NEW YORK (Dow Jones)--Oil futures prices fell sharply in early trading Monday, following equities and the euro lower as European sovereign debt worries continued to weigh on the market.
Light, sweet crude for October delivery fell $2.25, or 2.6%, to $85.71 a barrel on the New York Mercantile Exchange. The October Nymex contract expires Tuesday. Brent crude on ICE Futures Europe exchange fell $1.52, or 1.4%, to $110.70 a barrel.
Several analysts said the failure of euro-zone leaders to emerge from weekend meetings with a strong plan to contain sovereign debt worries--and concern about a Greek default in particular--was driving the market down.
The lack of progress is forcing "a renewed deleveraging across the equity and oil markets," Ritterbusch and Associates said in a research note.
"Potential for a negative economic event conjures up images of curtailed demand," the note added.
Oil's drop continued the decline set last week, when Nymex futures dropped 1.6% Friday. John Kilduff, founding partner of Again Capital, said domestic concerns about administration and Fed efforts to boost the U.S. economy also seemed to be having an effect.
"The diminished economic outlook is causing selling of oil and selling of equities and we're going along for the ride," he said. "The dollar play against oil is at work too, but also the diminished outlook for the economy is hurting demand prospects for oil."

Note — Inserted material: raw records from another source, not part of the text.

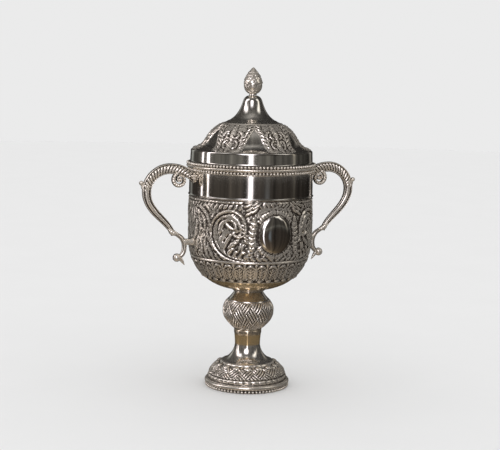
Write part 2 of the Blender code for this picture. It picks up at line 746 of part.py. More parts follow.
def main():
    for thing in list(bpy.data.objects):
        bpy.data.objects.remove(thing)
    polished = silver("polished silver", POLISHED, 0.12)
    chased = silver("chased silver", CHASED, 0.28)
    cast = silver("cast silver", CAST, 0.22)
    make_foot(chased)
    make_knop(chased.copy())
    make_bowl(chased.copy())
    make_lid(polished)
    make_finial(cast.copy())
    make_handles(cast)


main()
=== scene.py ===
"""A covered cup in chased silver plate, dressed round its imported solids.

Every turned piece is an outline in millimetres, spun once round the cup's axis and then chased:
its skin is moved along the outline's normals by a relief drawn as strokes on the wall laid out
flat. The handles are bars swept along the same scrolls as the solids.
"""

import json
from math import cos, pi, radians, sin, sqrt, tan

import bmesh
import bpy
import numpy as np
from mathutils import Matrix, Vector, noise

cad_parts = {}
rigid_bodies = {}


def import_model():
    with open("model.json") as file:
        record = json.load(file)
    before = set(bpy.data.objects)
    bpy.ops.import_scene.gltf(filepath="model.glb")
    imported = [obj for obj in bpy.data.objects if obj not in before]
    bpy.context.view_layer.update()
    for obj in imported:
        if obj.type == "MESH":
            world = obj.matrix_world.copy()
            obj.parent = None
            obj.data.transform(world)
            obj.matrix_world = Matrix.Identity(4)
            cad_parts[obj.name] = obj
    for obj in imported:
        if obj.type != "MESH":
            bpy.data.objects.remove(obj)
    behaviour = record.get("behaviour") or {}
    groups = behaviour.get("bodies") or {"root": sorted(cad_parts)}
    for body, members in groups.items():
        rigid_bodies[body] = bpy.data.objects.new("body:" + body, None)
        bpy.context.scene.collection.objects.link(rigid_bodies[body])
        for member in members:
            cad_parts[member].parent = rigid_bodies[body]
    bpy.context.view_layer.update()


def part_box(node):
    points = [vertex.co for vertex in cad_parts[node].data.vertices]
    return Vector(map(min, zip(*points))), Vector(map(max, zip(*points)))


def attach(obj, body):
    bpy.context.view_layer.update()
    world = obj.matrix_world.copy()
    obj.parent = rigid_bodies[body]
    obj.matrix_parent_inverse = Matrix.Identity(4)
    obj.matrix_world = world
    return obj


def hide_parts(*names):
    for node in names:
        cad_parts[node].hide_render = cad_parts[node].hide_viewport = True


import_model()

bl_info = {
    "name": "Covered Cup",
    "version": (1, 0, 0),
    "blender": (4, 5, 0),
    "location": "View3D > Sidebar > Cup",
    "description": "Builds a chased silver covered cup with scroll handles, and a pale studio",
    "category": "Add Mesh",
}

MM = 0.001

# Levels of the solids, in millimetres
FOOT_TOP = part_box("foot")[1].z / MM
KNOP_LOW, KNOP_HIGH = (corner.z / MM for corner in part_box("knop"))
BOWL_LOW, RIM = (corner.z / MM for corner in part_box("bowl"))
BEZEL_LOW, LID_TOP = (corner.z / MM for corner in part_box("lid"))
FINIAL_LOW, FINIAL_HIGH = (corner.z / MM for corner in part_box("finial"))

# Sizes that several pieces share, in millimetres
BOWL_RADIUS = 61.5
LID_LOW = RIM + 0.3
WALL = 1.2

# Meshing: how far the rows beside a crisp corner stand apart, and sectors spun at a time
CRISP = 0.6
SECTORS = 8
CURVE_STEPS = 60

# Beads: how wide each is along its ring, so that a dark gap shows between two
BEAD_GAP = 0.94

# How much of the mirror each finish loses where it is chased
MATT = 0.145
BEAD_MATT = 0.26
CAST_MATT = 0.24


def counted(name, description, default):
    """A whole number on the panel"""
    return bpy.props.IntProperty(name=name, description=description, default=default)


def sized(name, description, default):
    """A length on the panel, in metres"""
    said = {"name": name, "description": description, "default": default}
    return bpy.props.FloatProperty(unit="LENGTH", precision=5, **said)


def coloured(name, description, default):
    """A colour on the panel"""
    said = {"name": name, "description": description, "default": default}
    return bpy.props.FloatVectorProperty(subtype="COLOR", **said)


class CupSizes(bpy.types.PropertyGroup):
    """Sizes of the beads and of the chasing"""

    rim_beads: counted("Rim beads", "Beads round the rim and the lid", 112)
    foot_beads: counted("Foot beads", "Beads round the foot", 72)
    bead_radius: sized("Bead radius", "Radius of one bead", 0.00138)
    leaves: counted("Leaves", "Upright leaves round the bowl's bottom", 32)
    foot_leaves: counted("Foot leaves", "Leaves round the foot's dome", 16)
    petals: counted("Petals", "Chased petals round the lid", 6)
    lattice: counted("Lattice", "Bundles of ribs each way round the knop", 12)
    frieze_rise: sized("Frieze rise", "How far the frieze stands from the wall", 0.0015)
    cartouche_rise: sized("Cartouche rise", "Height of the oval's dome", 0.0030)
    leaf_rise: sized("Leaf rise", "Height of the leaves, petals and ribs", 0.0011)
    matting: sized("Matting", "Depth of the punched ground", 0.00022)


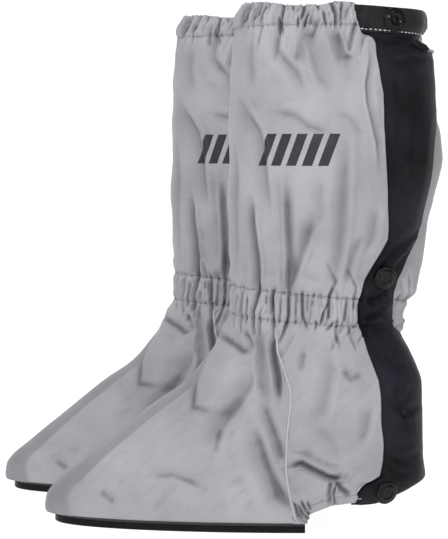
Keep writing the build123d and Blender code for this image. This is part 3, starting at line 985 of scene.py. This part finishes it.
def heel_edge(x):
    """Height of the lower edge of the heel quarters."""
    places = [-20, 7.8, 10.5, 27.8, 42.8, 60, 80, 110]
    return np.interp(x, places, [8.3, 8.3, 17, 23.3, 24.6, 25.5, 30.5, 33])


def heel_row(x):
    """Height of the stitch row above the heel's lower edge."""
    return heel_edge(x) + 6.5


UNDER = {"depth": under_strip, "share": calm_under_strip}


def hidden_elastic(name, side, low, high, bodies, row_lift, columns):
    """The elastic inside a gathered hem: two bands, one on each side of the gaiter."""
    rows = steps_between(low, high, 1.0)
    ends = {"outer": (0.1, sewn_edge(rows, -7)), "inner": (FULL - 0.1, 3.5)}
    for (half, end), count in zip(ends.items(), columns):
        band = cloth(f"{name}_elastic_{half}", side, "elastic", rows, *end, count,
                     thickness=ELASTIC_BAND, depth=1.0, row_lift=row_lift, share=0.9)
        dress(band, side, bodies, ELASTIC, *([f"{name}_elastic"] if half == "outer" else []))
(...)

The Dow Jones Industrial Average was down 224.10 points, or 1.95%, to 11284.99 in early trading. The euro was trading at $1.3656, down from $1.3802 Friday. A strengthening dollar against the euro can drive prices for dollar-denominated crude contracts lower, because it makes the commodity costlier for holders of other currencies.

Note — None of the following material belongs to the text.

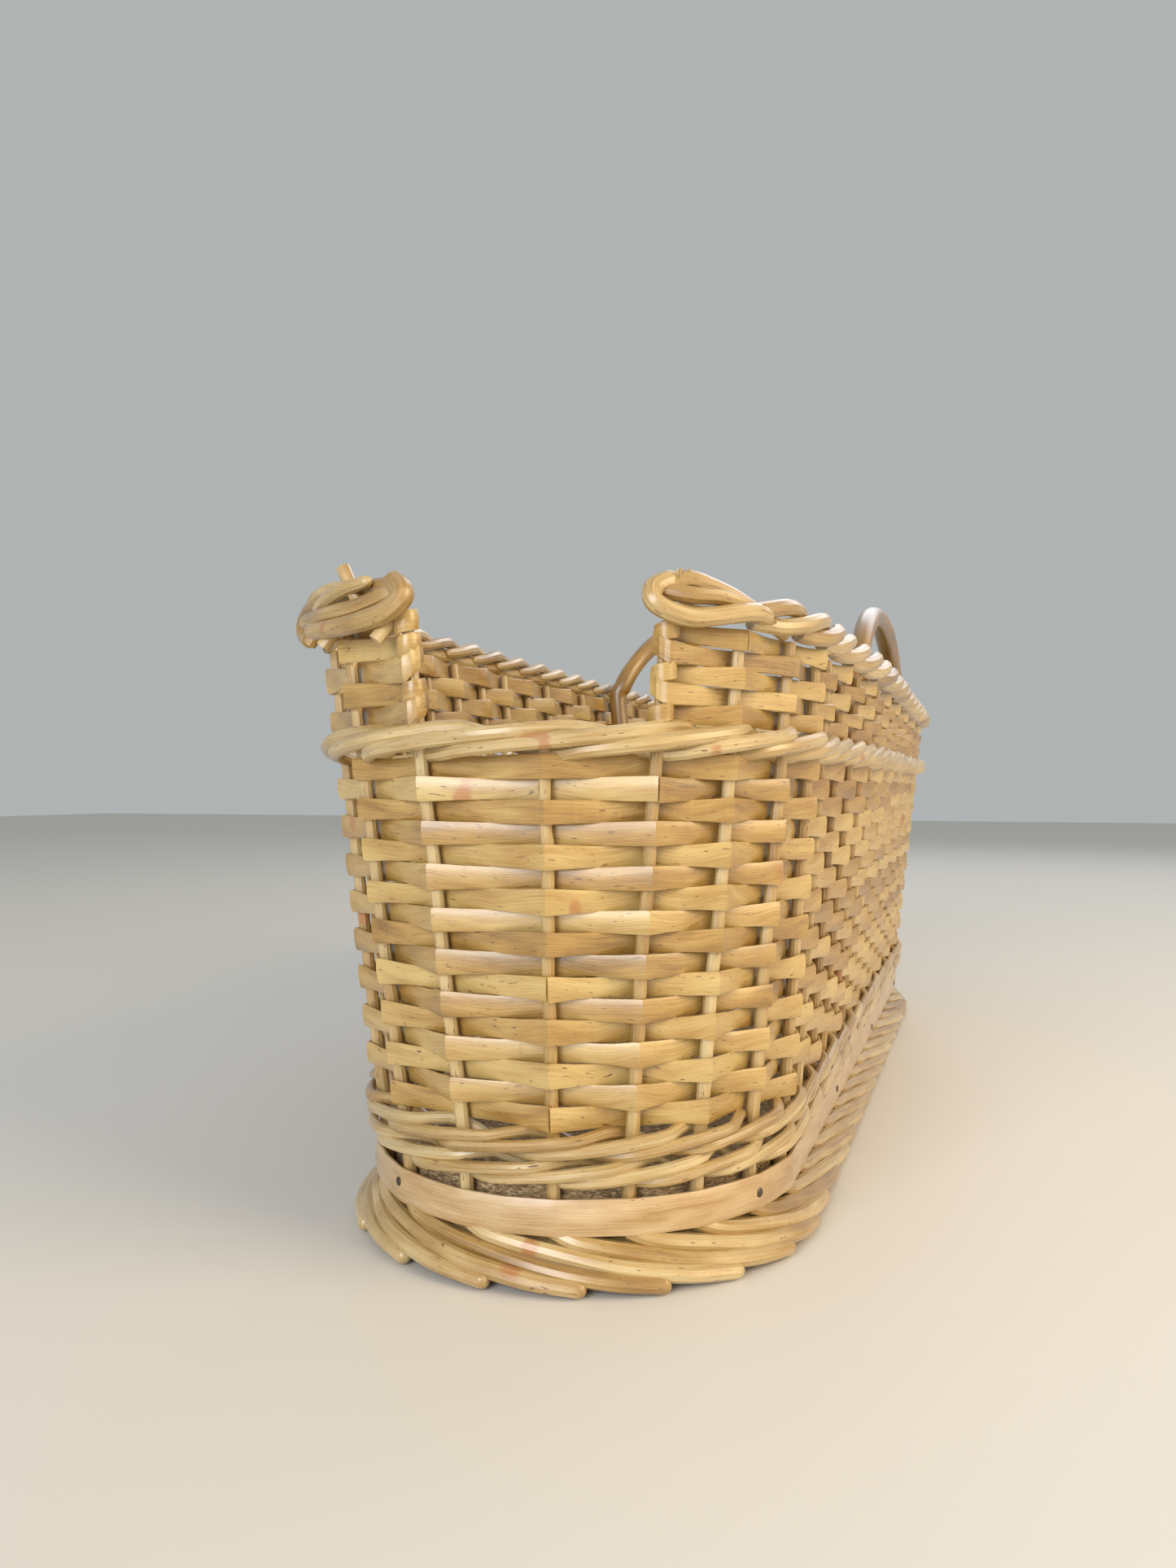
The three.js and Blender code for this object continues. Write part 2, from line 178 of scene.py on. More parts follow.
board = bundle()
rings = [
    (BOARD_RADIUS - BOARD_EDGE_ROUNDING, board_low.z),
    (BOARD_RADIUS, board_low.z + BOARD_EDGE_ROUNDING),
    (BOARD_RADIUS, BOARD_TOP - BOARD_EDGE_ROUNDING),
    (BOARD_RADIUS - BOARD_EDGE_ROUNDING, BOARD_TOP),
]
for radius, height in rings:
    board["points"] += stadium(radius, height)
ring_size = len(board["points"]) // len(rings)
board["strand"] = [(0, 0, 0)] * len(board["points"])
for level in range(len(rings) - 1):
    for i in range(ring_size):
        j = (i + 1) % ring_size
        low = level * ring_size
        board["faces"].append((low + i, low + j, low + ring_size + j, low + ring_size + i))
board["faces"].append(tuple(reversed(range(ring_size))))
board["faces"].append(tuple(range(3 * ring_size, 4 * ring_size)))
finish_piece("base_board", board, chipboard(), ["base_board"])

# ---------------------------------------------------------------------------------------------------
# The stakes: 45 round buff-willow rods, boiled and peeled, then varnished. They stand against the
# board's edge and lean out with the wall. A rod bends a little, tapers, and swells at its old buds.
# ---------------------------------------------------------------------------------------------------
STAKE_COUNT = 45
STAKE_RADIUS = 2.85
WALL_LEAN = 0.11
BAND_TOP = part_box("base_band")[1].z / MM
STAKE_RING = BOARD_RADIUS + STAKE_RADIUS + CLEARANCE
QUARTER = math.pi / 2 * STAKE_RING
STRAIGHT = 2 * HALF_STRAIGHT
PERIMETER = 4 * QUARTER + 2 * STRAIGHT
SPACING = PERIMETER / STAKE_COUNT
FIRST_STAKE = 17.6  # from the middle of the dip to the first stake, round the ring
CLOSE_GAPS = 5  # gaps after the first stake that are narrower than the rest
CLOSE_GAP = 28.5
FIRST_HORN_STAKE = 1  # the stakes at the two edges of the dip
LAST_HORN_STAKE = 44
HORN_SPREAD = 10  # how far those two lean away from the dip by the rim's height
SPREAD_STAKES = 8  # and over how many stakes that lean fades out
RIM_HEIGHT = 267
CORNER_LEAN_LOSS = 0.043  # how much less the wall leans out at the corner beside the dip
CORNER_AT = 140
CORNER_WIDTH = 95
chance = random.Random(11)


def plan_at(distance):
    """The outward direction, and the centre along Y that it is measured from, for a distance round the
    stake ring, anticlockwise from the middle of the dip."""
    run = distance % PERIMETER
    turn = run / STAKE_RING
    centre = -HALF_STRAIGHT
    if run > 3 * QUARTER + 2 * STRAIGHT:
        turn = (run - 2 * STRAIGHT) / STAKE_RING
    elif run > 3 * QUARTER + STRAIGHT:
        turn = 1.5 * math.pi
        centre = HALF_STRAIGHT - (run - 3 * QUARTER - STRAIGHT)
    elif run > QUARTER + STRAIGHT:
        turn = (run - STRAIGHT) / STAKE_RING
        centre = HALF_STRAIGHT
    elif run > QUARTER:
        turn = math.pi / 2
        centre = run - QUARTER - HALF_STRAIGHT
    return Vector((math.sin(turn), -math.cos(turn), 0)), centre


def lean_at(distance):
    """How far the wall leans out for each unit of height. It stands steeper at one corner."""
    from_corner = distance % PERIMETER - CORNER_AT
    return WALL_LEAN - CORNER_LEAN_LOSS * math.exp(-(from_corner / CORNER_WIDTH) ** 2)


def wall_point(distance, height, offset):
    """A point at an offset outside the stakes' middle line."""
    out, centre = plan_at(distance)
    radius = STAKE_RING + lean_at(distance) * max(0, height - BAND_TOP) + offset
    return Vector((out.x * radius, centre + out.y * radius, height))


def rise_at(distance):
    return (Vector((0, 0, 1)) + plan_at(distance)[0] * lean_at(distance)).normalized()


def stake_distance(stake, height=0):
    """How far round a stake stands, or a point between two stakes. They lean away from the dip."""
    wider_gap = (PERIMETER - CLOSE_GAPS * CLOSE_GAP) / (STAKE_COUNT - CLOSE_GAPS)
    turns = math.floor(stake / STAKE_COUNT)
    index = stake - turns * STAKE_COUNT
    close = min(index, CLOSE_GAPS)
    upright = turns * PERIMETER + FIRST_STAKE + close * CLOSE_GAP + (index - close) * wider_gap
    share = max(0, height - BAND_TOP) / (RIM_HEIGHT - BAND_TOP)
    after_dip = min(index, max(0, 1 - (index - FIRST_HORN_STAKE) / SPREAD_STAKES))
    before_dip = max(0, 1 - abs(LAST_HORN_STAKE - index) / (SPREAD_STAKES if index < LAST_HORN_STAKE else 1))
    return upright + HORN_SPREAD * share * (after_dip - before_dip)


def curve(points, steps):
    """A smooth line through the points, with a number of steps from each to the next."""
    line = []
    for i in range(len(points) - 1):
        a, b, c, d = (points[min(max(k, 0), len(points) - 1)] for k in (i - 1, i, i + 1, i + 2))
        for step in range(steps):
            t = step / steps
            line.append(0.5 * (2 * b + (c - a) * t + (2 * a - 5 * b + 4 * c - d) * t ** 2
                               + (3 * b - a - 3 * c + d) * t ** 3))
    return line + [points[-1]]


ROD_SECTION = circle(10)
ROUNDED_END = ((0.4, 0.92), (0.75, 0.7), (0.95, 0.35))  # share of the radius out, and share kept there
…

Peter Donovan, a vice president and trader at Vantage Trading, put the blame for declining markets squarely on the euro-zone's failure to put forward a concrete plan.
"The markets are reacting to the fact that these euro leaders really failed to tackle this debt crisis over the weekend," he said. "Traders are looking for a plan, and that plan doesn't appear to be forthcoming. So it's knocked down the equity markets, it's knocked down the euro, and oil's going with that."
Front-month October reformulated gasoline blendstock, or RBOB, recently dropped 7.61 cents, or 2.73%, to $2.7080 a gallon. October heating oil was down 6.65 cents, or 2.21%, to $2.9424 a gallon.